We arrived at the Motherhouse which is even higher up in the mountains, perhaps 10,000 feet above sea level.  It is beautiful and somewhat difficult to reach due to the condition of the roads in that mountainous terrain.  We arrived at the top of the mountain to the Motherhouse to find a very large residence for the Sisters. There are about 150 members in this community, most of whom are out "on mission" in various places throughout South America and in Italy.  The new foundation that will be established in our Diocese will be the first one in the United States or in all of North America.  Here "at home base" there are about 20 senior and junior sisters, about 10 novices, 20 postulants and about 20 aspirants, all under the watchful and maternal care of Madre (Mother) Blanca.  Mother Blanca is the original Superior of this relatively young community which was established in 1982.  She had been the Provincial of a Capuchin community of religious sisters and was recruited by then Bishop Alphonso, who established a huge number of religious communities here in the Diocese of Sonson-Rionegro at that time.  He also was the founder of the Catholic Charismatic Renewal movement beginning here in South America, which was an outgrowth of the Charismatic Renewal which began in the late 1960's at Duquesne University (Holy Spirit Fathers) in Pittsburgh, and then transferred it's center to Ann Arbor, Michigan. 

   We were welcomed by the entire community of sisters, and all those in formation, with joyful happy faces and warm greetings.  Mother Blanca, Father Fabio and I first met to discuss our project, to have further explanations and answer questions about the details of the project, and to come to the formal conclusion that I was hoping for:  Mother Blanca assures us that she will be sending us 3 young sisters to establish this foundation for the next 5 years, thanks to the generosity of the grant from the Catholic Extension Society.  They have already begun the paperwork for the immigration process but she can not publicly announce who the sisters will be until after their Chapter meeting in June.  So, the purpose of our pastoral visit has already been realized and, thanks be to God, and thanks to the generosity of Mother Blanca and these dear Sisters, we will be the new home for a small group of their Sisters by later this summer.
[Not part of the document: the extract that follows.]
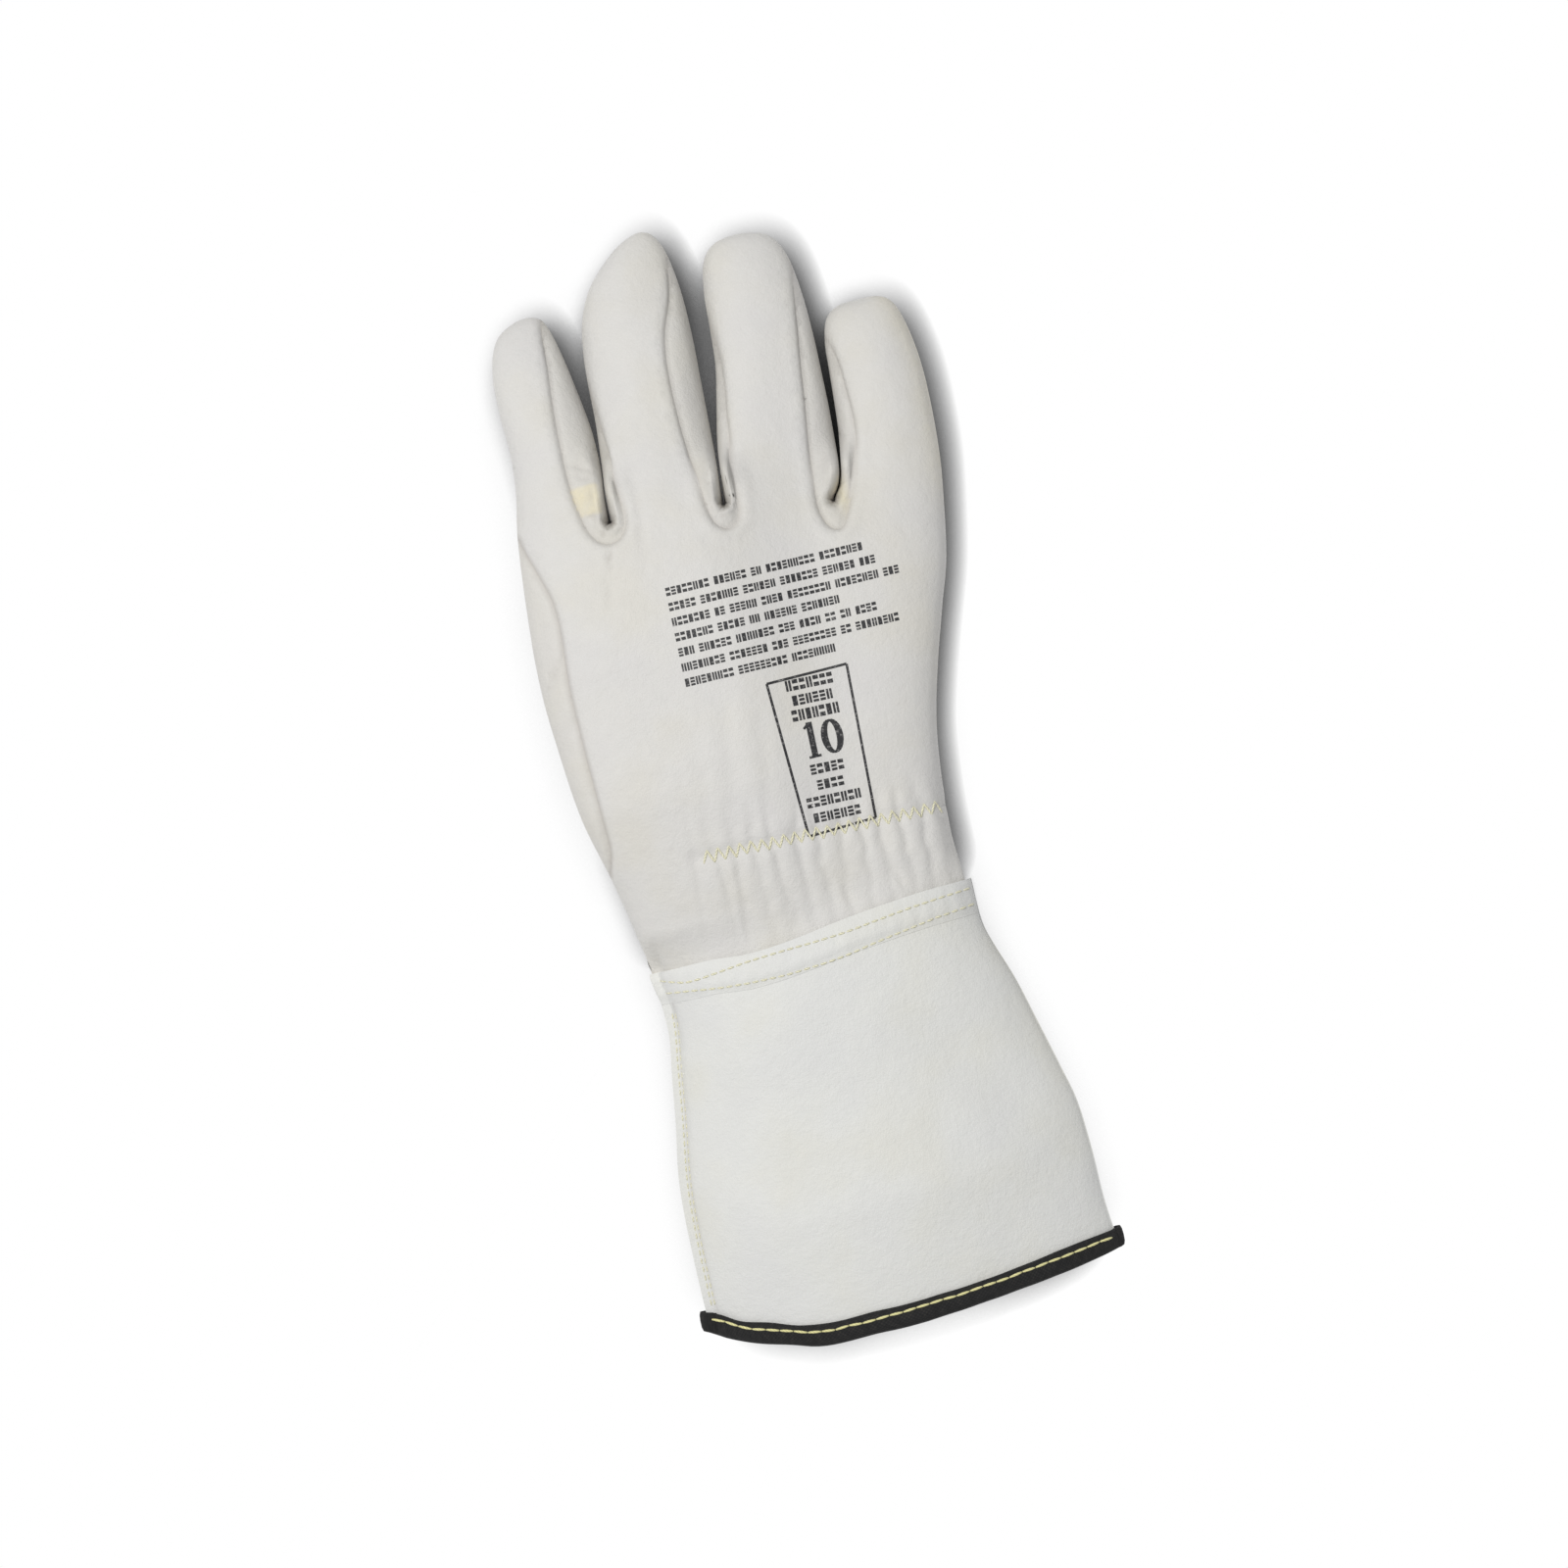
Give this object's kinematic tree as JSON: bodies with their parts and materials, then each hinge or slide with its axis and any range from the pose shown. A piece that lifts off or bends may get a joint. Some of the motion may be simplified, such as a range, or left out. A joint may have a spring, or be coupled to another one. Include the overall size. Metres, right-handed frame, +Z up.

   After our meeting, we had a delicious lunch (which was more like a banquet), with some beautiful musical selections by some of the Sisters, and a tour of the Motherhouse, along with its large grounds where they raise tomatoes, chickens, and various other things.  When it was time for our departure, it felt like we were truly leaving new and cherished members of our Family of Faith in the Diocese of Kalamazoo which now extends to the beautiful heights of the Andes Mountains in Colombia, South America.

   Before taking us back to the Salesian House, Sister Yamile, Sister Maria Theresa and Mother Blanca wanted to take us to see "The Rock".  It was about a 90-minute drive, but it was worth it to see the lush, beautiful countryside, filled with agriculture and what I would call "step farming" along the rolling hillsides of the area.  "The Rock" is a huge meteor that crashed to the ground thousands of years ago.  It rises 200 feet in the air, but 2/3 of the meteor is imbedded deep into the earth.  It is a local sight-seeing destination and actually the official landmark for this entire area.  It was truly an amazing sight to see.  

   We got back to the Salesian House after dusk.  Fr. Fabio and I, along with our Salesian host, Father Oscar, were invited to dinner to the home of one of Fr. Fabio and Fr. Oscar's classmate and his wife and children.  It was a lovely evening with a beautiful faith-filled family, and was a perfect ending to Day 2 here in Colombia, South America.  Buenos Noches!